Pour ce « spirituel » passionné de l’évolution du monde, la question politique est au cœur de nos vies. Tout le monde, le sachant ou ne le sachant pas, fait de la politique. La question n’est pas d’en faire ou de n’en pas faire, elle est d’en faire consciemment. Le silence, le retrait, l’acceptation, le refus, la prise de parole, l’entrée en action sont autant de manières de laisser vibrer en chacun la corde politique. Se taire ou parler, se retirer ou s’engager sont des manières utiles de peser dans un sens ou dans un autre dans le rapport de force qui est le nœud central de la décision politique. En n’oubliant pas que la force d’inertie est une des toutes premières forces politiques. On en mesure mieux l’importance quand on la voit soudain sortir de son sommeil habituel comme actuellement sur les rives du sud de la Méditerranée. Certains parlent des chrétiens comme de gens « aux mains pures ». Le P. Varillon dénonce « le faux apolitisme des mains pures ». On connaît l’adage fameux : celui qui ne fait rien ne commet jamais d’erreurs, mais c’est toute sa vie qui est une erreur.

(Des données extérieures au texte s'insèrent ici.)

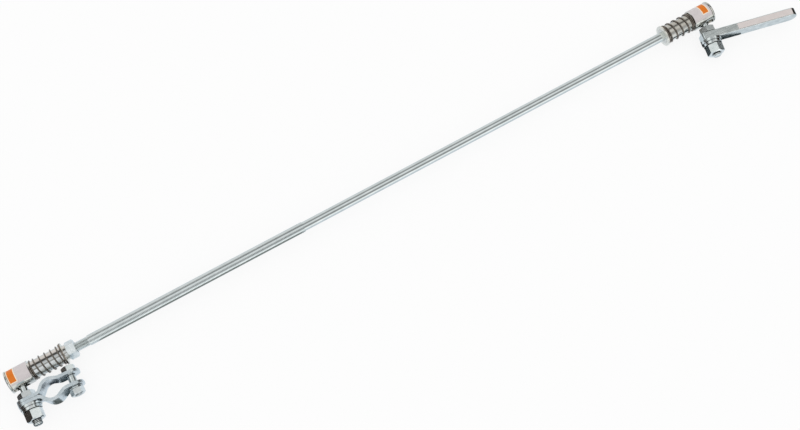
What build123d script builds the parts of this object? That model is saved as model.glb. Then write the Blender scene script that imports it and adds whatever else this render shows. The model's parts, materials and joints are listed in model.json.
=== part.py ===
"""Steering tie rod with a quick-release ball coupler at each end.

Frame: the origin is the centre of the ram clamp's bore, +X runs along the rod from the
clamp to the lever arm, +Y runs from the clamp towards the rod, and +Z is up, along the
bore. All lengths are millimetres and all angles are degrees.
"""
from build123d import *
from dataclasses import dataclass
from math import cos, pi, radians, sin, sqrt, tan
import os

os.makedirs("parts", exist_ok=True)

# ---- Rod -------------------------------------------------------------------
ball_spacing = 825.8        # from the left ball's centre to the right one's, along the rod
rod_diameter = 10.0         # plain shank, and the thread's major diameter at both ends
rolled_diameter = 11.3      # over the rolled ribs of the cut-to-length zone
rolled_length = 247.5
neck_length = 14.0          # bare thread between the jam nut and the rolled zone
thread_engagement = 34.0    # length of rod inside each socket body
thread_clearance = 0.05     # radial, between any thread and its hole
spare_hole_depth = 4.0      # the socket's threaded hole runs this far past the rod's end
rod_chamfer = 0.6
rolled_chamfer = 0.4

# ---- Coupler, measured from the ball's centre along the rod ------------------
ball_diameter = 13.0
ball_drop = 3.0             # the ball's centre lies this far from the rod's axis, on the stud's side
seat_wall = 1.0
seat_clearance = 0.05       # radial, on both faces of the seat
seat_skirt = 1.0            # the seat reaches this far past the ball's equator
body_diameter = 18.6
end_reach = 11.5            # from the ball's centre to the coupler's outer end
stop_ring_diameter = 24.4
stop_ring_thickness = 2.0
stop_ring_bore = 15.0
sleeve_diameter = 23.2
sleeve_length = 23.2
sleeve_clearance = 0.05     # radial, between the sleeve and the socket body
sleeve_chamfer = 0.6
slot_clearance = 0.6        # each side of the stud's neck
slot_reach = 7.5            # how far the slot runs past the ball's centre
spring_length = 34.8
spring_wire = 1.4
spring_diameter = 21.6      # over the coils
spring_end_gap = 0.1
closed_coil_gap = 0.05
pitch_blend = 0.8           # turns over which the pitch opens or closes
coil_points = 10            # points on the spring's path in each turn
left_spring_turns = (1.25, 4.8, 0.75)      # tight at the sleeve, open, tight at the retainer
right_spring_turns = (1.5, 3.75, 1.5)
left_spring_start = 88.0    # where the wire starts; a turn about the coupler's axis
right_spring_start = 164.0
retainer_diameter = 23.2
retainer_thickness = 2.0
boss_diameter = 16.0
left_boss_length = 5.1      # the left boss stands out past the retainer, to meet the jam nut
right_boss_length = 2.2
jam_nut_height = 9.5

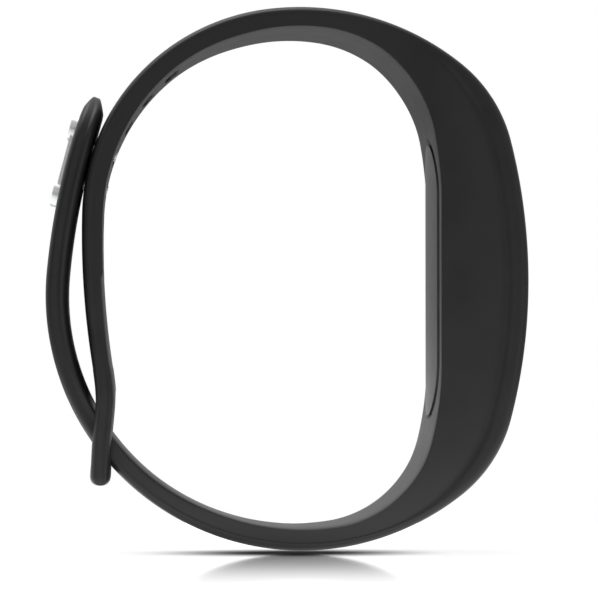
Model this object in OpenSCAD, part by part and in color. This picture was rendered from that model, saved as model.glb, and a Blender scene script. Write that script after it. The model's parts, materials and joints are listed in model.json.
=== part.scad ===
// Fitness tracker band: a closed silicone wristband with a removable module.
// +Z is up, +X points to the housing, and Y runs along the wrist.
// The origin is the centre of the wrist opening.

/* [Band] */
// Thickness of the strap beside its holes
strap_t = 2.6; // [2.5:0.05:2.65]
// Width of both straps at the clasp
strap_w = 14; // [13:0.5:14.5]
// Width of the housing that holds the module
housing_w = 20; // [19.5:0.5:22]
// Wall left in front of the module
sleeve_t = 1.4; // [1.2:0.1:1.5]
// Height of a strap hole, along the strap
hole_h = 2.1; // [1.9:0.1:2.3]
// Width of a strap hole, across the strap
hole_w = 5; // [4.6:0.2:6]
// Number of strap holes
hole_n = 9; // [6:1:9]

/* [Keeper loop] */
// Clearance on each side of the strap inside the loop
keeper_gap = 0.3; // [0.2:0.1:0.5]
// Width of each side bar of the loop
keeper_bar_w = 2; // [1.6:0.2:2.4]
// Thickness of the loop's bars
keeper_t = 2.6; // [2.4:0.1:2.7]

/* [Clasp] */
// Height of a clasp peg, along the strap
peg_h = 1.2; // [1:0.1:1.3]
// Width of a clasp peg, across the strap
peg_w = 3.8; // [3:0.2:4]
// How far a peg stands out of the inner strap
peg_tip = 0.2; // [0.1:0.05:0.3]
// Length of the clasp plate along the strap
plate_l = 11.8; // [10.8:0.2:12]
// Width of the clasp plate across the strap
plate_w = 7; // [6:0.2:8]
// Thickness of the clasp plate
plate_t = 0.8; // [0.7:0.05:0.85]

/* [Module] */
// Length of the module
module_l = 34.8; // [34.4:0.2:35]
// Width of the module
module_w = 14.2; // [14:0.1:14.4]
// Clearance around the module in its sleeve
module_gap = 0.12; // [0.1:0.02:0.16]
// Wall of the module's front case
case_t = 0.9; // [0.8:0.05:0.95]
// Width and height of the display lens
lens_w = 11.8; // [11.4:0.2:11.8]
// Height of the display's centre
display_z = 3.5; // [3:0.25:3.75]

/* [Key] */
// Width of the key's cap
key_w = 6.4; // [5:0.2:6.8]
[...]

La grandeur de l’homme, insiste le P. Varillon, à la suite des Pères de l’Église, est qu’il est appelé à une « divinisation » ultime. Loin de rabaisser l’exercice de sa liberté dans l’accomplissement des tâches humaines, cette divinisation promise le grandit. Mais elle le renvoie à une question cruciale : « Que voulez-vous que le Christ divinise si nous n’humanisons rien ? » (p. 46).